In the Biblical narrative, we find the Holy Spirit mentioned twice as key doctrinal points.  Acts 5:3-4 and 2 Corinthians 3:17 assert that "the Lord is that Spirit".  John Wesley asserted the Holy Spirit more than any part of the Trinity in his work on A Plain Account of Christian Perfection.  Wesley stresses the need for the Holy Spirits work in our lives as God begins to cleanse us back to His image.
I believe the Holy Spirit is necessary for this very purpose.  When Adam and Eve fell into sin by wanting to be like God (see Gen. 3), the Image of God (or Imago Dei) was ruined inside of us, and we all need to work of the Holy Spirit to cleanse our lives.  We, as humans, must be willing to admit our brokenness and and our need of God in our lives.  This is were God will then give us the grace we need and enter into our hearts to restore that image to His likeness.
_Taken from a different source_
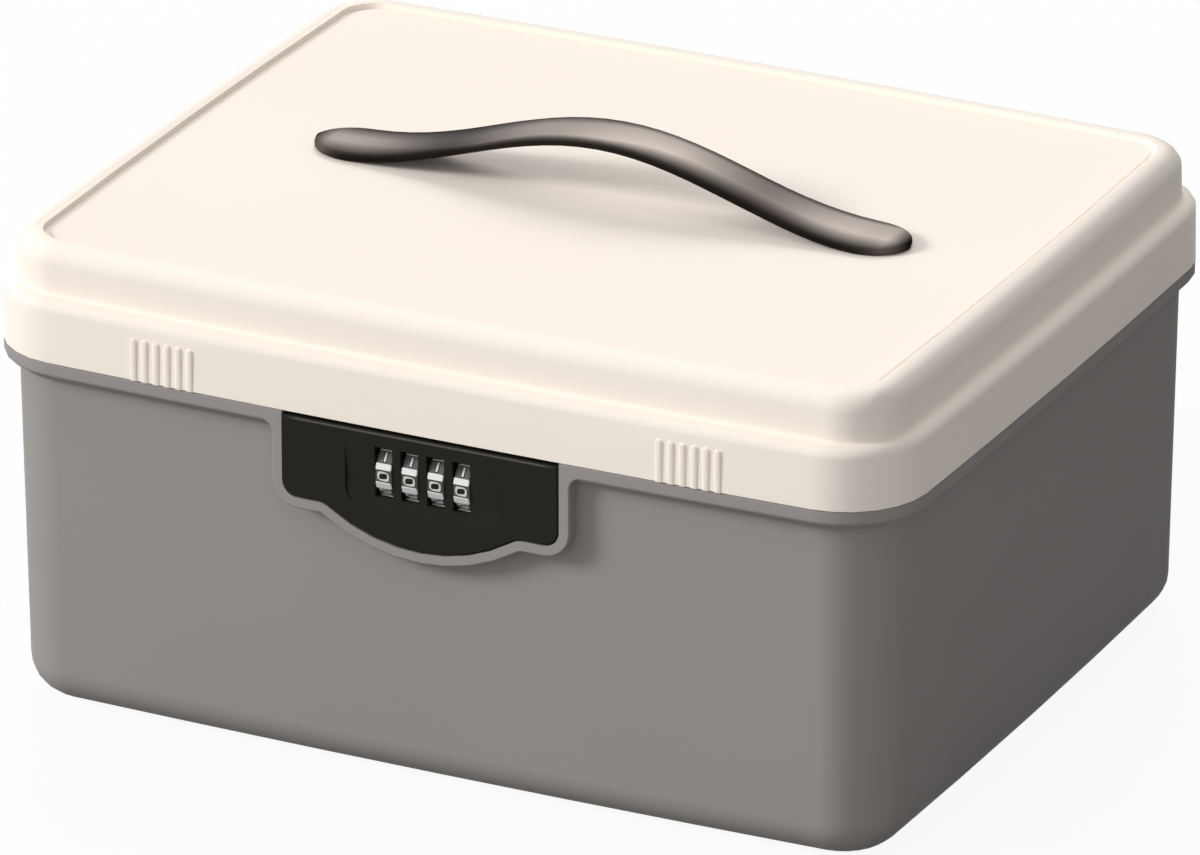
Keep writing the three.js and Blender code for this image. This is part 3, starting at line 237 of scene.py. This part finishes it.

Do not misunderstand me on this, I do not believe we become one like God and are not able to sin.  I believe that God restores our hearts so that we can communicate with God.  I also believe that the want to sin is not there.  We are still tempted by Satan and are still able to sin, however, our hearts want to serve God because of the Spirits entrance into our hearts.
This is why I believe the Holy Spirit is necessary for our lives.  Without the emphasis on the Spirit, communication and cleansing in our lives is not there!  Yes, Christ provides the way to God, and God the Father gives the grace so we can be His children, but it is the gracious gift of the Holy Spirit that we are able to listen to the Father calling out to us.